The blackcap became a regular feature. Three or four times a day I’d see a shiver in the shrubbery and there she would be, bright-eyed and perky.  Along with some hungry local bluetits, she worked her way through four apples, and I was forced to buy another pack. But this time I wasn’t buying for waxwings. These apples were just for my friedly blackcap. I started to look forward to her visits, to the way she would hang almost upside-down to get at the best bits of the apple du jour. She would perch for a while and we would eye each other in  what I optimistically felt as a kind of mutual recognition. In fact, I doubt if she could see me through the window.

My inury healed and I started spending less and less time in the chair.
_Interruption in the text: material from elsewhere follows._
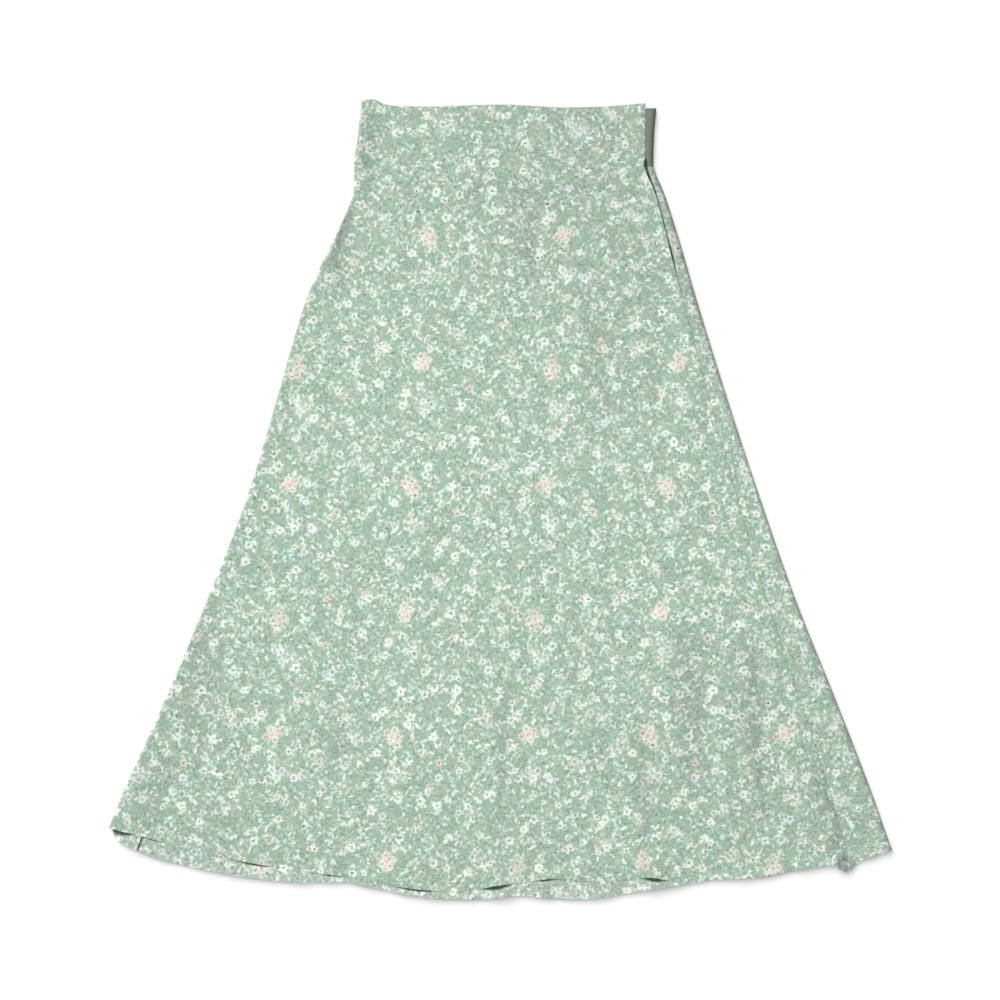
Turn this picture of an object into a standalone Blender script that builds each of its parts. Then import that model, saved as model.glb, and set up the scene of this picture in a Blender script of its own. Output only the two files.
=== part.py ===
"""A flared skirt laid flat on its back, front face up, waist towards +Y.

The skirt is a tube of cloth pressed flat. It lies turned a little, so that the back cloth comes round the
right-hand fold on to the upper face, and the front cloth goes round the left-hand fold to the underside.
Four pieces are sewn together: a front panel and a back panel of printed cloth, a front waistband of the
same cloth, and a plain elastic back waistband.

Metres, +Z up. The origin is under the middle of the flat garment, on the surface it lies on.
"""

import math

import bmesh
import bpy

# Sizes of the whole garment
LENGTH = 0.880
HEM_WIDTH = 0.862
BAND_DEPTH = 0.0715

# Walls
CLOTH_WALL = 0.0012
HEM_WALL = 0.0016
FRONT_BAND_WALL = 0.0017
ELASTIC_WALL = 0.0022
HEM_DEPTH = 0.020
SEAM_GAP = 0.0003

# Where down the skirt the waist's thickness has faded out
WAIST_FADE = 0.20

# Clear height between the upper and the lower cloth
LEAST_CLEAR = 0.0006
WAIST_CLEAR = 0.0007
FOLD_CLEAR = 0.0022
FOLD_REACH = 0.016
MOST_CLEAR = 0.0038

# Grid of each wall
PANEL_ROWS = 24
ROW_LEAN = 1.3
BAND_ROWS = 4
CLOSE_ROW = 0.0025
FRONT_COLUMNS = 56
CLOSE_COLUMN = 0.008
BACK_COLUMNS = 30
FOLD_STEPS = 6
WRAP_COLUMNS = 4

# The two folded edges, and how far each seam lies in from its fold, at each drop below the waist
SIDE_COLUMNS = ("drop", "left", "right", "left_wrap", "right_wrap")
SIDES = (
    (0.000, -0.1535, 0.1722, 0.0130, 0.0130),
    (0.040, -0.1575, 0.1688, 0.0120, 0.0100),
    (0.072, -0.1617, 0.1680, 0.0115, 0.0090),
    (0.083, -0.1617, 0.1716, 0.0115, 0.0090),
    (0.100, -0.1620, 0.1792, 0.0120, 0.0095),
    (0.113, -0.1663, 0.1836, 0.0125, 0.0102),
    (0.144, -0.1804, 0.1936, 0.0130, 0.0120),
    (0.219, -0.2145, 0.2156, 0.0155, 0.0150),
    (0.329, -0.2470, 0.2497, 0.0195, 0.0195),
    (0.439, -0.2805, 0.2860, 0.0240, 0.0250),
    (0.549, -0.3234, 0.3245, 0.0285, 0.0315),
    (0.659, -0.3696, 0.3685, 0.0335, 0.0390),
    (0.769, -0.4191, 0.4110, 0.0385, 0.0460),
    (0.800, -0.4314, 0.4218, 0.0395, 0.0480),
    (0.826, -0.4415, 0.4312, 0.0405, 0.0495),
)

# Waist edges: how far each waistband's top edge lies below the garment's highest point
WAIST_COLUMNS = ("across", "front", "back")
WAIST = (
    (0.00, 0.0022, 0.0040),
    (0.02, 0.0000, 0.0050),
    (0.05, 0.0012, 0.0066),
    (0.10, 0.0055, 0.0085),
    (0.22, 0.0066, 0.0095),
    (0.47, 0.0045, 0.0095),
    (0.70, 0.0076, 0.0095),
    (0.90, 0.0038, 0.0090),
    (1.00, 0.0028, 0.0088),
)

# Hem: height of the hem line above the garment's lowest point, on the upper and the lower face
HEM_MIDDLE = 0.06
HEM_COLUMNS = ("across", "upper", "lower")
HEM = (
    (0.000, 0.0792, 0.0792),
    (0.012, 0.0760, 0.0668),
    (0.038, 0.0710, 0.0566),
    (0.073, 0.0625, 0.0445),
    (0.130, 0.0500, 0.0330),
    (0.193, 0.0397, 0.0236),
    (0.255, 0.0306, 0.0190),
    (0.300, 0.0262, 0.0195),
    (0.345, 0.0185, 0.0130),
    (0.397, 0.0118, 0.0040),
    (0.445, 0.0085, 0.0003),
    (0.475, 0.0105, 0.0000),
    (0.500, 0.0155, 0.0020),
    (0.535, 0.0185, 0.0045),
    (0.570, 0.0228, 0.0012),
    (0.610, 0.0196, 0.0004),
    (0.660, 0.0200, 0.0058),
    (0.697, 0.0245, 0.0110),
    (0.725, 0.0200, 0.0145),
    (0.780, 0.0222, 0.0225),
    (0.835, 0.0245, 0.0270),
    (0.880, 0.0320, 0.0360),
    (0.920, 0.0380, 0.0430),
    (0.930, 0.0362, 0.0440),
    (0.941, 0.0312, 0.0458),
    (0.952, 0.0352, 0.0475),
    (0.966, 0.0432, 0.0496),
    (0.984, 0.0485, 0.0520),
    (1.000, 0.0539, 0.0539),
)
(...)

Normal life resumed, and I suddenly realised that I hadn’t sat in the chair and seen my blackcap for several days. I have never seen her since. Did she fuel up enough to elave for sunnier lands? Did she get bored with a diet of apple? Did – heaven forbid – one the neighbourhood cats get her? Or did she – and yes, I know how fanciful it sounds – turn up just for my benefit, to help me through a difficult time, a companion animal in every sense?

I will never know. But not knowing means that I can keep my fantasy alive, the faintest hint of a suspicion that we had become, if not friends, then at least trusting of each other. As for the waxwings, I caught up with those much later, at a B&Q carpark. But that’s a whole other story.